Student Spotlight: Lauren Rich, Ph.D Candidate In English

Author: Mary Hendriksen

Lauren Rich is a PhD candidate in the English Department and Keough-Naughton Institute for Irish Studies at the University of Notre Dame. Her research interests include British and Irish modernism, food studies, feminine middlebrow culture, and twentieth-century British periodicals. Her dissertation, titled “Food for Thought: Eating, Reading, and Being Modern in Twentieth-Century British & Irish Literature, 1904-1954,” focuses on food and consumption in early twentieth-century British and colonial fiction as a way of enriching our understanding of the complex relationships between food, community, and literature.

Lauren Rich

As a graduate student, Lauren developed and taught a popular English course for non-majors titled “Voracious Reading: Four Centuries of Food & Fiction” as well as freshman composition.
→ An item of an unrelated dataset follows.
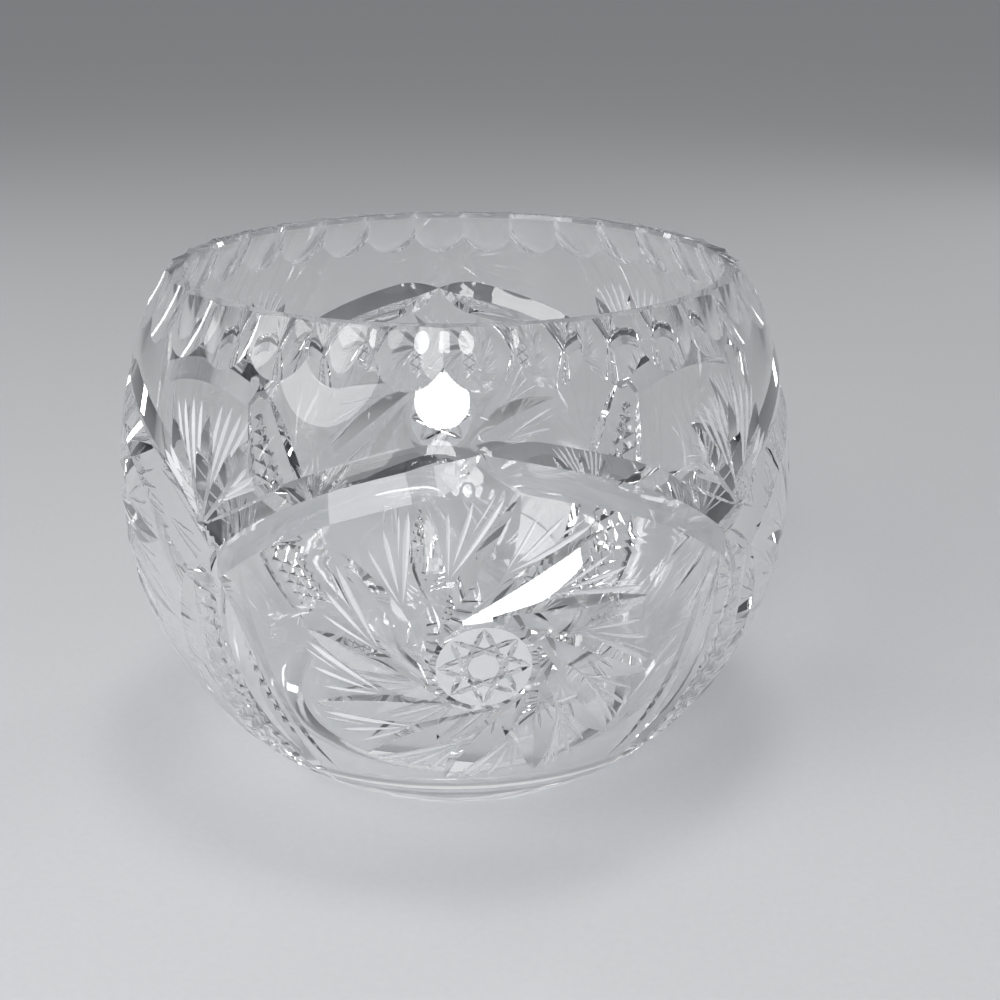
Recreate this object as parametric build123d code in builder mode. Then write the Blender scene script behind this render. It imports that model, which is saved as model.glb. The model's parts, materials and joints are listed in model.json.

She also co-organized a graduate student conference on the theme “’The Sincerest Form’: Literary Imitation, Adaptation, and Parody” and is currently working with the Gender Studies program to coordinate an interdisciplinary conference in January 2012 called “Food Networks: Gender & Foodways.” In addition, she has presented papers at many literature, food studies, and Irish studies conferences. Her article, “A Table for One: Hunger and Unhomeliness in Joyce’s Public Eateries” appears in the Joyce Studies Annual (2010).

Lauren has received a number of teaching fellowships and travel grants from the University of Notre Dame, and is the recipient of a 2011-12 American Association of University Women (AAUW) American Dissertation Fellowship.